あるものはパリの東洋学者のアイディアで開発され、あるものはベルリンの活字鋳造業者によって長い時間をかけて作られましたし、イギリス人宣教師とアメリカ人宣教師は香港で鋼鉄の種字材を相手に苦闘していました。そのほかにローマの布教聖省でもインドの内陸部でも、マカオのイギリス東インド会社でも、そしてはるか遠い中国四川省でも開発されています。それらの活字の一部が上海に集積され、万策つきた本木昌造の要請によってアメリカ人の印刷技師が一八六九年、極東のはずれの日本に伝えたものです。(中略)その国独自の文字活字ももとをただせば国際的環境の中で発想され、開発されたものなのです。

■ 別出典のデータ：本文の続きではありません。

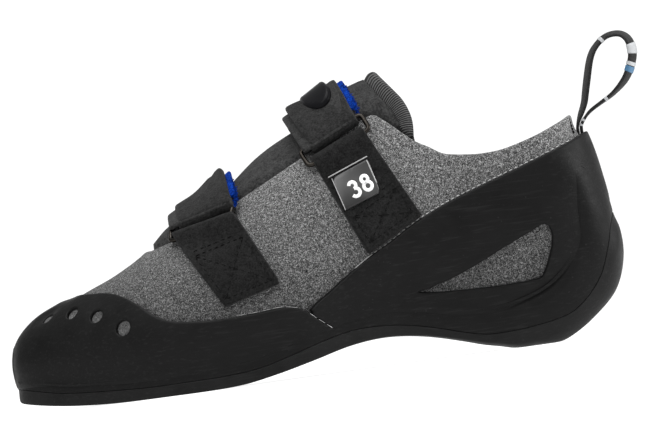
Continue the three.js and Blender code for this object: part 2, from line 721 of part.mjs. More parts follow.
function strapBase(strap) {
  const frame = ringFrame(strap);
  const [toe, heel] = [strap.toeEdge, strap.heelEdge].map((edge) => sideLine(edge));
  const patch = outerSide([toe[0], toe[1], heel[1], heel[0]], 0);
  const sheet = shell(baseOuter, baseInner).intersect(patch);
  return sheet.add(foldRound(frame, 1, baseFoldTop)).subtract(ringClearance(frame));
}

// The part of a strap's width above a line on the outer side and above another on the inner side
function strapRegion(strap, outerLine, innerLine) {
  const [toe, heel] = [strap.toeEdge, strap.heelEdge].map((edge) => sideLine(edge));
  const band = sidePrism([...toe, ...[...heel].reverse()]);
  const outer = sidePrism(above(outerLine), -farAway, sideOverlap);
  const inner = sidePrism(above(innerLine), 0, farAway);
  return band.intersect(outer.add(inner));
}

function extended([a, b]) {
  const along = [b[0] - a[0], b[1] - a[1]];
  return [[a[0] - along[0], a[1] - along[1]], [b[0] + along[0], b[1] + along[1]]];
}

function strapPieces(strap) {
  const frame = ringFrame(strap);
  const ringLine = extended([strap.toeEdge[1], strap.heelEdge[1]].map(([x, z]) => sidePoint(x, z)));
  const liftedLine = (lift) => ringLine.map(([x, z]) => [x, z + lift]);
  const region = (lift, innerLine) => strapRegion(strap, liftedLine(lift), sideLine(innerLine));
  const under = shell(strapOuter, strapInner).intersect(region(ringWidth / 2, strap.anchor));
  const tail = shell(tailOuter, tailInner).intersect(region(ringWidth / 2, strap.tailEnd));
  const pile = shell(pileOuter, pileInner).intersect(region(ringWidth, strap.tailEnd));
  const fold = foldRound(frame, -1, tailOuter);
  const clearOfFold = foldRound(frame, -1, tailOuter, gap);
  return {
    body: under.add(tail).add(fold).subtract(ringClearance(frame)),
    pile: pile.subtract(clearOfFold).subtract(ringClearance(frame)),
  };
}

function sizeLabel() {
  return shell(labelOuter, labelInner).intersect(outerSide(sideLine(labelCorners), 0));
}

function strapBadge() {
  const [x, z] = sidePoint(...badgeMiddle);
  const outline = Array.from({ length: badgeSides }, (unused, i) => {
    const a = 360 * degrees * i / badgeSides;
    return [x + badgeLength / 2 * Math.cos(a), z + badgeHeight / 2 * Math.sin(a)];
  });
  return shell(badgeOuter, badgeInner).intersect(outerSide(outline, 0));
}

// The pull loop: a flat band along its path, turned by its twist
function pullLoop() {
  const path = loopPath.map(([x, z, twist]) => ({ at: sidePoint(x, z), twist }));
  const rings = path.map(({ at, twist }, i) => {
    const before = path[Math.max(i - 1, 0)].at;
    const after = path[Math.min(i + 1, path.length - 1)].at;
    const along = new THREE.Vector3(after[0] - before[0], 0, after[1] - before[1]).normalize();
    const width = new THREE.Vector3(0, 1, 0).applyAxisAngle(along, twist * degrees);
    const thick = along.clone().cross(width);
    const middle = new THREE.Vector3(at[0], 0, at[1]);
    return [[-1, -1], [1, -1], [1, 1], [-1, 1]].map(([w, t]) => {
      const corner = middle.clone().addScaledVector(width, w * loopWidth / 2);
      return corner.addScaledVector(thick, t * loopThickness / 2);
    });
  });
  return solidFromRings(rings);
}

add('outsole', outsole(), finishes.rubber);
add('insole', insole(), finishes.lining);
add('upper', upper(), finishes.microfibre);
add('toe_rand', toeRand(), finishes.rubber);
add('heel_rand', heelRand(), finishes.rubber);
add('tongue', tongue(), finishes.tongueCloth);
add('tongue_binding', tongueBinding(), finishes.webbing);
Object.entries(straps).forEach(([name, strap]) => {
  const { body, pile } = strapPieces(strap);
  add(`${name}_strap_base`, strapBase(strap), finishes.webbing);
  add(`${name}_ring`, strapRing(strap), finishes.steel);
  add(`${name}_strap`, body, finishes.webbing);
  add(`${name}_pile`, pile, finishes.pile);
});
add('size_label', sizeLabel(), finishes.gloss);
add('strap_badge', strapBadge(), finishes.gloss);
add('pull_loop', pullLoop(), finishes.webbing);

export default shoe;
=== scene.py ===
# Looks of a left climbing shoe with two hook-and-loop straps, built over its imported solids.
# The toe points to -X, the outer side of the foot to -Y, and +Z is up.
# Lengths are in millimetres unless a name or comment says metres.

import functools
import math

import bpy
import numpy as np
from mathutils import Matrix, Vector, kdtree


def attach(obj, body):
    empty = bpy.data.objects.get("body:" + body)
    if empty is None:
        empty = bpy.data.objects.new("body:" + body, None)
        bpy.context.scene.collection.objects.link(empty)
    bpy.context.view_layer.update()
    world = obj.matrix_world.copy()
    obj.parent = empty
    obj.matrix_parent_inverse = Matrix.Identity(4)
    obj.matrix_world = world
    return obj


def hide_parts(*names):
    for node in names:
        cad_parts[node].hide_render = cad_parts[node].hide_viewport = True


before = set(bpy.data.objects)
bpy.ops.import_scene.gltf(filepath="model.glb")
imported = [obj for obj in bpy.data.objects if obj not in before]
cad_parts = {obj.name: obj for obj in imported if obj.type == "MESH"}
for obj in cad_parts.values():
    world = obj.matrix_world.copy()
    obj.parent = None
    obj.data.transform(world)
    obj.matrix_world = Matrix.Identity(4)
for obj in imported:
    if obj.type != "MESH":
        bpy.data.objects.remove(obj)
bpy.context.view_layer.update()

MM = 0.001

# Driving dimensions of the shoe, and the stretch of its length, in shares, where the heel's take over
SHOE_LENGTH = 247
INSTEP_HEIGHT = 100
HEEL_HEIGHT = 90
BALL_WIDTH = 86
HEEL_WIDTH = 61
HEIGHT_BLEND = (-0.25, 0)
WIDTH_BLEND = (-0.4, -0.15)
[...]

金属活字は活字合金の小さな長方体にすぎませんが、活字表面に鋳造された文字に想いをいたせば、そこには活字を巡る人びとの意外な邂逅があり、開発にかけた情熱と苦闘のあとを見ることができます。ここでは草剏期の人や書体に焦点をあて、日本人や外国人が日本語活字に立ち向かう様子をお話ししようと考えています。これらは活字史の本にかならず書かれるようなテーマや内容ではなく、まったく書かれないか、書かれても数行で通りすぎてしまうものです。しかしそのような些細な事柄の積み重ねが、豊かな活字世界を構築してきたことも事実です。活字史の本流ではなく、傍流のちょっとしたエピソードをお伝えすることで、活字に興味をもってくだされば、わたくしの役目は充分に果たされたと思います。

著者プロフィール

小宮山博史(こみやま・ひろし)
1943年新宿生まれ。佐藤敬之輔に師事し書体設計と和文書体史の基礎を学ぶ。佐藤没後研究所を引き継ぎ、書体設計と書体史研究を柱に活動。書体設計では平成明朝体、大日本スクリーン「日本の活字書体名作精選」他を制作。書体史の成果を『本と活字の歴史事典』(柏書房)、『明朝体活字字形一覧』(文化庁)等に発表。武蔵野美術大学他の非常勤講師。印刷史研究会会員。